The apparatus disclosed herein relates generally to a system and apparatus for leveling and finishing or “screeding” concrete and more specifically to a concrete screed apparatus for screeding a poured concrete surface that is capable of screeding around obstacles in the poured surface with minimal disruption in the screeding process. The concrete screed apparatus includes an adjustable and controllable screed head frame that is capable of generally lateral horizontal motion with respect to the poured surface, thereby providing the ability to move a screed head secured to the screed head frame around an obstacle without moving the entire apparatus to a new location.
In the construction industry when liquid concrete is poured to produce a finished surface it must be quickly and carefully smoothed or screeded, so that when the concrete sets it produces an even, level surface. Since this level surface is almost always a foundation for additional construction, a machine base pad or foundation, or for mounting vertical storage such as warehousing and shelving space, it is highly desirable to produce a surface that is consistently level over its entire area. In large poured areas it is unwieldy and labor intensive to manually level and smooth a poured concrete surface as well as extremely difficult to maintain a consistent finished grade.
In order to aid in the screeding of large surface area concrete pours, a variety of concrete screed or troweling machines have been accepted into use in the art. These machines typically include a screed head comprising a flat troweling surface for contacting, leveling, and smoothing the poured concrete. The screed head in many devices is mounted on a boom that is mechanically extended and retracted across the concrete surface to produce a smooth surface finish. Many of these prior art devices include various systems for leveling the screed head relative to a reference plane such that the finished surface is relatively flat once it is screeded.
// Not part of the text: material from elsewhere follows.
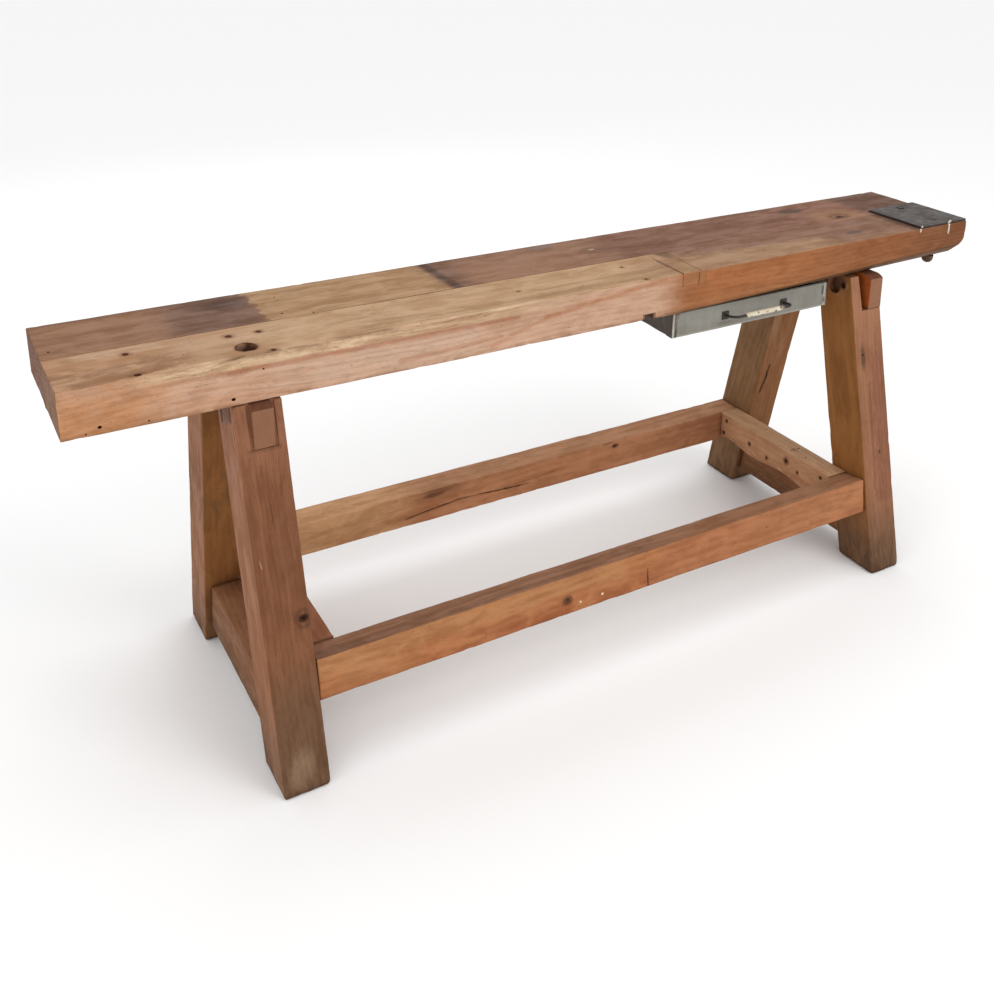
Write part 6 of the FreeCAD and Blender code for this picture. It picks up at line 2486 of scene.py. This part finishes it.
@dataclass
class Drawer:
    """Sheet steel drawer with its hangers, front and handle."""

    sheet: float = 0.0012
    lip: float = 0.0116
    side_return: float = 0.042
    top_return: float = 0.008
    bottom_return: float = 0.014
    bend: float = 0.0022
    rod_bend: float = 0.016
    rod_lift: float = math.radians(8.0)
    dent_inset: float = 0.0125
    dent_drop: float = 0.012
    dent_depth: float = 0.0026

    def build(self) -> None:
        """Make the tray, the front and the handle, and dress the rest."""
        self.tray().build()
        self.front().build()
        self.handle()
        for node in ("drawer_rivets", "drawer_hanger_screws", "drawer_stop_screw", "handle_screws",
                     "left_drawer_hanger", "right_drawer_hanger", "drawer_stop"):
            SmallParts(node, ZINC, 0.0003).dress()

    def tray(self) -> FoldedSheet:
        """Open tray with lips that hang in the hangers.

        Returns:
            The tray.
        """
        low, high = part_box("drawer_tray")
        size = high - low
        wall = size.z - 2 * self.bend
        layers = (
            coat((82, 70, 61), 0.95, TO_LEFT),
            coat((78, 68, 58), 0.6, TO_LEFT, Slope(2, 0.65, 0.622, 0.02), Cover.PATCHY, bare=0.4),
            coat((92, 80, 64), 0.5, DOWNWARDS, Cover.PATCHY, bare=0.42),
            coat((96, 72, 52), 0.5, UPWARDS, Cover.PATCHY, bare=0.5),
        )
        finish = PaintFinish("tray_paint", tone(122, 118, 108), tone(102, 96, 86), tone(84, 66, 50),
                             layers=layers)
        half = size / 2
        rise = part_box("drawer_front")[1].z - self.dent_drop - low.z
        side = (half.x - self.bend, wall, self.lip - self.bend)
        end = (half.y - self.bend, wall + self.bend)
        return FoldedSheet("drawer_tray", finish, "zinc_sheet", (1.0, 0.0, 0.0), (0.0, 1.0, 0.0),
                           (0.0, 0.0, 1.0),
                           ((low.x + high.x) / 2, (low.y + high.y) / 2, low.z), (side, side), (end, end),
                           gauge=self.sheet, bend=self.bend, wave=0.0004, seed=61,
                           dents=(Dent((-half.x, -0.04, 0.0), (0.03, 0.03, 1.0), 0.0015),
                                  Dent((-half.x + self.dent_inset, -half.y - rise, 0.0),
                                       (0.013, 0.040, 1.0), self.dent_depth + 0.0008)))

    def front(self) -> FoldedSheet:
        """Folded front with dents and bare metal at its corners, where highlights and shade are painted
        too.

        Returns:
            The front.
        """
        low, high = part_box("drawer_front")
        size = high - low
        left, right = low.x, high.x
        layers = (
            coat((158, 156, 145), 0.45, TO_FRONT, Zone((left, -1, 0.64), (left + 0.2, 1, 0.7), 0.03, 0.05)),
            coat((126, 124, 112), 0.5, TO_FRONT, Slope(2, 0.65, 0.668, 0.01), Cover.PATCHY, bare=0.38),
            # Light band along the bottom fold: painted highlight
            coat((176, 174, 160), 0.55, Zone((left, -1, 0.6), (right, 1, 0.6185), 0.002, 0.002)),
            coat((96, 84, 74), 0.9, TO_LEFT),
            coat((74, 62, 52), 0.7, TO_LEFT, Cover.STREAKY, bare=0.44),
            # Dark line at the rear edge of the left return: painted shade in the gap
            coat((70, 58, 48), 0.6, Stroke((left, -0.14, 0.668), (left, -0.14, 0.614), 0.004)),
            *self.bare_corner_highlight_and_gap_shade(left, low.y),
            *self.bare_end_and_dent_shade(right, low.y),
            coat((72, 60, 50), 0.3, TO_FRONT, Spot((left + 0.137, -0.1435, 0.626), (0.02, 0.01, 0.003))),
            # Downward faces darker: painted shade
            coat((92, 80, 66), 0.4, DOWNWARDS),
        )
        finish = PaintFinish("front_paint", tone(142, 139, 131), tone(129, 124, 113), tone(78, 62, 48),
                             0.70, layers=layers)
        side = (size.x / 2 - self.bend, self.side_return - self.bend)
        top = (size.z / 2 - self.bend, self.top_return - self.bend)
        bottom = (size.z / 2 - self.bend, self.bottom_return - self.bend)
        short = (size.x / 2 - self.bend, 0.020 - self.bend)
        half = size.x / 2
        return FoldedSheet("drawer_front", finish, "drawer_paint", (1.0, 0.0, 0.0), (0.0, 0.0, -1.0),
                           (0.0, 1.0, 0.0), ((left + right) / 2, low.y, (low.z + high.z) / 2),
                           (side, short),
                           (top, bottom), gauge=self.sheet, bend=self.bend, wave=0.0006, step=0.004,
                           taper=0.42,
                           seed=62, dents=(
                               Dent((half - 0.014, 0.0, 0.0), (0.0016, 1.0, 1.0), 0.0005),
                               Dent((half - 0.008, 0.011, 0.0), (0.005, 0.007, 1.0), 0.0005),
                               Dent((-half + self.dent_inset, self.dent_drop - size.z / 2, 0.0),
                                    (0.0068, 0.030, 1.0), self.dent_depth),
                               Dent((-half + 0.05, 0.02, 0.0), (0.03, 0.012, 1.0), 0.0004),
                               Dent((0.12, -0.01, 0.0), (0.04, 0.014, 1.0), 0.0004),
                               Dent((-0.05, 0.027, 0.0), (0.03, 0.006, 1.0), 0.0004),
                           ))

    @staticmethod
    def bare_corner_highlight_and_gap_shade(left: float, face: float) -> tuple[Layer, ...]:
        """Bare, dented metal down the front's left corner, wider at the top, with a painted highlight along
        its edge and painted shadow in the gap beside the panel.

        Args:
            left: Where the front's left end lies.
            face: Where the front's face lies along the bench's depth.

        Returns:
            The layers.
        """
        # Grey bare metal, a painted highlight, painted shadow in the gap, and a dark edge line
        strips = (((98, 89, 80), 0.007, 0.003, 0.018, 0.85),
                  ((190, 182, 172), 0.0065, 0.0035, 0.0055, 0.95),
                  ((54, 45, 38), 0.0175, 0.0095, 0.0045, 0.9), ((64, 54, 46), 0.0003, 0.0003, 0.0025, 0.7))
        return tuple(coat(colour, share, TO_FRONT,
                          Stroke((left + top, face, 0.674), (left + bottom, face, 0.61), width))
                     for colour, top, bottom, width, share in strips)

    @staticmethod
    def bare_end_and_dent_shade(right: float, face: float) -> tuple[Layer, ...]:
        """Rubbed and dented edge at the front's right end, with painted shade beside the dent.

        Args:
            right: Where the front's right end lies.
            face: Where the front's face lies along the bench's depth.

        Returns:
            The layers.
        """
        # The first two dark strips, left of the bare strip, are painted shade beside the dent
        strips = (((80, 70, 60), 0.0150, 0.668, 0.614, 0.0018, 0.7),
                  ((76, 66, 57), 0.0125, 0.660, 0.644, 0.0050, 0.85),
                  ((176, 174, 164), 0.0070, 0.668, 0.616, 0.0045, 0.7),
                  ((70, 60, 51), 0.0014, 0.674, 0.640, 0.0030, 0.8),
                  ((74, 62, 52), 0.0080, 0.632, 0.626, 0.0060, 0.7))
        return tuple(coat(colour, share, TO_FRONT,
                          Stroke((right - inset, face, high), (right - inset, face, low), width))
                     for colour, inset, high, low, width, share in strips)

    def handle(self) -> None:
        """Bow of bent rod on two plates, with a chipped sleeve."""
        iron = MetalFinish("black_iron", tone(46, 42, 40), tone(66, 58, 52), metallic=0.4, rough=0.5,
                           grime_and_crevice_shade=tone(84, 60, 44), grime_share=0.4)
        low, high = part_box("handle_bow")
        radius = (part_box("handle_feet")[1].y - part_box("handle_feet")[0].y) * 2
        start_x = low.x + radius
        end_x = high.x - radius
        base = Vector((0.0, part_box("handle_feet")[1].y,
                       (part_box("handle_feet")[0].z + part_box("handle_feet")[1].z) / 2))
        out = Vector((0.0, -math.cos(self.rod_lift), math.sin(self.rod_lift)))
        reach = (high.y - low.y - radius) / math.cos(self.rod_lift) + 0.0004
        path = self.bow_path(start_x, end_x, base, out, reach)
        Rod("handle_bow", iron, "black_iron", path, radius * 0.985).build()
        self.grip(base, out, reach).build()
        SmallParts("handle_feet", iron, 0.0005).dress()

    def bow_path(self, start_x: float, end_x: float, base: Vector, out: Vector,
                 reach: float) -> list[Vector]:
        """Middle line of the rod, from foot to foot.

        Args:
            start_x: Middle of the left foot.
            end_x: Middle of the right foot.
            base: Middle of the feet, on the drawer's front.
            out: Way out from the front.
            reach: How far the rod stands off.

        Returns:
            Points along the line.
        """
        along = Vector((1.0, 0.0, 0.0))
        bend = self.rod_bend
        path = [base + along * start_x + out * (reach - bend) * share for share in (0.0, 0.3, 0.6, 1.0)]
        turns = [math.pi / 2 * step / 8 for step in range(1, 9)]
        path += [base + along * (start_x + bend - bend * math.cos(turn))
                 + out * (reach - bend + bend * math.sin(turn)) for turn in turns]
        middle = np.linspace(start_x + bend, end_x - bend, 16)[1:-1]
        path += [base + along * float(x) + out * reach for x in middle]
        path += [base + along * (end_x - bend + bend * math.sin(turn))
                 + out * (reach - bend + bend * math.cos(turn)) for turn in [0.0] + turns]
        path += [base + along * end_x + out * (reach - bend) * share for share in (0.6, 0.3, 0.0)]
        return path

    @staticmethod
    def grip(base: Vector, out: Vector, reach: float) -> "Sleeve":
        """Chipped sleeve on the bow.

        Args:
            base: Middle of the feet, on the drawer's front.
            out: Way out from the front.
            reach: How far the rod stands off.

        Returns:
            The sleeve.
        """
        low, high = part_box("handle_grip")
        line = base + out * reach
        marks = tuple(coat((70, 54, 42), 0.9,
                           Spot((low.x + x, line.y - 0.004, line.z + z), (r, 0.01, r), 0.4, 0.8))
                      for x, z, r in ((0.034, 0.003, 0.0018), (0.058, 0.001, 0.0014),
                                      (0.016, -0.002, 0.0016),
                                      (0.081, -0.002, 0.003), (0.095, 0.003, 0.0022),
                                      (0.044, -0.004, 0.002)))
        layers = (
            coat((120, 100, 78), 0.7, Slope(2, line.z - 0.001, line.z - 0.006, 0.002), Cover.PATCHY,
                 bare=0.4),
            coat((84, 66, 50), 0.8, Slope(0, low.x + 0.008, low.x, 0.008)),
            coat((84, 66, 50), 0.85, Slope(0, high.x - 0.018, high.x - 0.006, 0.012)),
            *marks,
        )
        enamel = PaintFinish("cream_enamel", tone(232, 222, 198), tone(208, 194, 164), tone(70, 52, 40),
                             0.68, 0.3, layers)
        return Sleeve("handle_grip", enamel, "cream_enamel", line, low.x, high.x, (high.y - low.y) / 2)


@dataclass
class Sleeve:
    """Tube with broken ends round a rod that runs along the bench."""

    node: str
    finish: Finish
    slot: str
    line: Vector
    start: float
    end: float
    radius: float
    bore: float = 0.0031
    ragged: float = 0.006
    sides: int = 28
    seed: int = 80

    def build(self) -> bpy.types.Object:
        """Make the sleeve, finish it and let it ride on the drawer.

        Returns:
            The sleeve.
        """
        turns = np.arange(self.sides) / self.sides * math.tau
        around = np.stack((np.cos(turns), np.sin(turns), turns * 0), axis=1)
        first = self.start + self.ragged * noise(around, 0.7, self.seed, 3)
        last = self.end - self.ragged * noise(around, 0.7, self.seed + 1, 3)
        points = []
        stations = [(0.0, self.bore), (0.0, 0.86), (0.02, 1.0)]
        stations += [(share, 1.0) for share in np.linspace(0.06, 0.94, 22)]
        stations += [(0.98, 1.0), (1.0, 0.86), (1.0, self.bore)]
        for share, radius in stations:
            for turn, low, high, place in zip(turns, first, last, around):
                x = low + (high - low) * share
                spot = np.array([[x * 90, place[0], place[1]]])
                worn = 1 - 0.10 * float(noise(spot, 0.6, self.seed + 2, 2)[0])
                reach = self.bore if radius == self.bore else self.radius * radius * worn
                points.append((x, self.line.y + math.cos(turn) * reach,
                               self.line.z + math.sin(turn) * reach))
        faces = []
        rows = len(stations)
        for row, side in itertools.product(range(rows), range(self.sides)):
            beside = (side + 1) % self.sides
            beyond = (row + 1) % rows
            faces.append((row * self.sides + side, row * self.sides + beside,
                          beyond * self.sides + beside, beyond * self.sides + side))
        made = new_object(self.node + "_sleeve", np.array(points), faces)
        return settle(made, self, DRAWER)


def main() -> None:
    """Build the studio and the bench, piece by piece."""
    logging.basicConfig(level=logging.INFO, format="%(message)s", force=True)
    Studio().build()
    BenchTop().build()
    TrestlePair().build()
    Drawer().build()


if __name__ == "__main__":
    main()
The leveling systems in prior art screed devices may encompass laser eyes mounted on the screed head structure that detect a laser beam projected at a predetermined level reference height above grade. Thus the screed head may be adjusted using a wide variety of adjustment mechanisms to a predetermined grade level by aligning said laser eyes with a projected laser beam. Furthermore, many of these devices provide automated systems for adjusting the screed head upwardly or downwardly to a level reference plane, thus obviating the need for manual alignment. In some systems, the automated adjustment of the screed head requires the use of multiple sensors and actuators along with the concomitant wiring and computerized control systems required to effect the necessary leveling adjustments.
Prior art screed devices often comprise a frame having a centrally mounted turret from which a boom is extended. Some systems comprise rigid frame structures from which a boom is extended. A screed head for smoothing the poured concrete is secured to the boom and leveled, using a wide variety of known leveling techniques, and is then retracted back across the poured concrete surface to achieve a smooth level finished surface. The leveling process for the screed head is typically a continuous process that maintains a level grade during the retraction of the boom.
However, one disadvantage to known concrete screed machines, often called “screeders”, is their inability to be maneuvered around obstacles that may be located in the surface being finished. For example, almost all poured concrete surfaces have something extending upwardly through them. Support columns, conduits, heating and cooling ducts, plumbing chases, and decorative members are all examples of obstacles that may extend up through a poured concrete surface. Using prior art machines to finish these surfaces requires a great deal of hand finishing, since the screed head is difficult to move around the obstacle as it is being retracted.
Many prior art screed machines must be moved multiple times to make multiple passes around an obstacle, while a great deal of hand finishing is used near the obstacle to finish the poured area adjacent to it that cannot be reached by the screed machine. In fact, while many prior art screed devices are available, a great deal of concrete screeding is still accomplished by hand due to the size and lack of maneuverability of automated screed machines. Of course, hand finishing is slow and labor intensive, and thus adds expense to any concrete pour.
Accordingly, there is a need in the art for a system, method and apparatus for troweling concrete that provides a consistently level finished surface with the ability to maneuver the screed head used to contact and finish the surface laterally, as well as quickly and easily around obstacles that may be located in a concrete pour.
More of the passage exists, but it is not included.